# New to projections



## Doowop63 (Jan 23, 2015)

I am looking for a simple solution for an upcoming show. Director wants three areas sl center and sr with three different images projected. Sl and sr basically static center stage more of a slide show. I have researched qlab. All of our equipment is windows. I am thinking triple head2go for projectors running on rear projection screen. Any other ideas?


----------



## sk8rsdad (Jan 23, 2015)

You might be able to do it with a single projector and black masking between the 3 images on a single slide. The outer 2 images on the slide don't change. The area between screens may have some light leak but it may not be noticeable. We do this from time to time with our DLP projector and it is acceptable for our venue. YMMV.


----------



## Doowop63 (Jan 23, 2015)

I have 2 Rosco image pro units that I thought about using for the sides. The director essentially wants the sl and sr images to cover 50 % each.
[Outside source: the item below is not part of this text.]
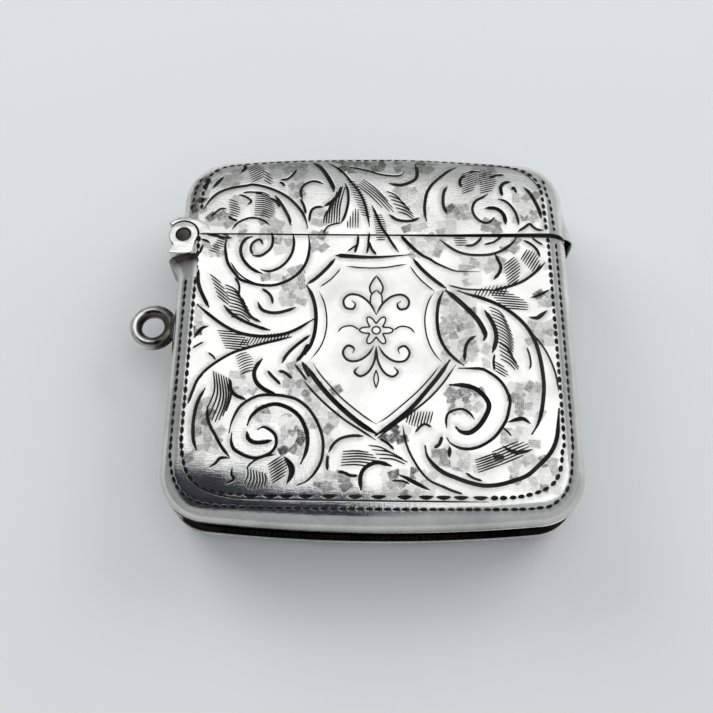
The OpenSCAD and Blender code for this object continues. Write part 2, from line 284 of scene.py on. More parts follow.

When center is used he wants a 16' sharp image


----------



## Doowop63 (Jan 23, 2015)

Am I over thinking this as usual?


----------



## dbaxter (Jan 23, 2015)

The Roscoe units won't allow you to change the image during the show, if that's OK. The triple headtogo seems like it would work and would require the least amount of computer hardware. You may have to add a display card with a displayport instead of just VGA or DVI to get the best results. If you want nice fades on a cue by cue basis, please take a look at my Cue Player software for Windows.


----------



## Doowop63 (Jan 23, 2015)

Two outside images are static and using the image pro would allow me to dim them during use of center image.


----------



## ruinexplorer (Jan 23, 2015)

Are all three of your projectors the same resolution? TH2G will require that. What size screen are you filling, do you need all three projectors or can this be accomplished by one (will make the solution easier)? Yes, having the image pros would be a nice simple solution for the outer images, allowing for an easier set-up for the central projection. If you are basically then only having a slide show for the center, will PowerPoint suffice? Another option for a slightly different slideshow experience is a program called Prezi.


----------



## LavaASU (Jan 24, 2015)

If the full (SL center and SR) image is never used, how about just using 3 different projectors? One for center and a pair of the outsides. Run the outside pair off one computer (with a static image you could use powerpoint and the image and black alternating to dim them). Then run the certer off Qlab or your choice of playback. Quick and dirty fun as long as you have some light would probably work (if I'm understanding this right)...


----------



## Doowop63 (Jan 26, 2015)

The issue that I have is there is a platform that is approximately 5 feet high only 3 feet behind the screen I'm not sure that I can get the throw correct from that angle. I have other projectors but I don't think that I can fill the screen where I need it rom that distance.


----------



## dbaxter (Jan 26, 2015)

You're trying to do rear projection from 3 feet? Perhaps a more detailed description of your physical setup would be helpful.


----------



## Doowop63 (Jan 26, 2015)

There is a five ft high platform that runs the length of the stage. The projection screen is 4 feet in front of this platform. I have been told I cannot remove the platform. So I essentially have four feet to get the largest image that can. Hence the short throw 4:3 ratio projector. The top 30" of screen will be covered by a black border. Screen is 16x30. Was hoping to use three projectors getting largest images in an attempt to get thirds?


----------



## Doowop63 (Feb 9, 2015)

Thanks for everyones help. Ended up using 3 epson ex5210 projectors. 2800 lumens and worked ok for our theatre. A little bleed around the edges couldnt keystone it in as well as I would have liked.


----------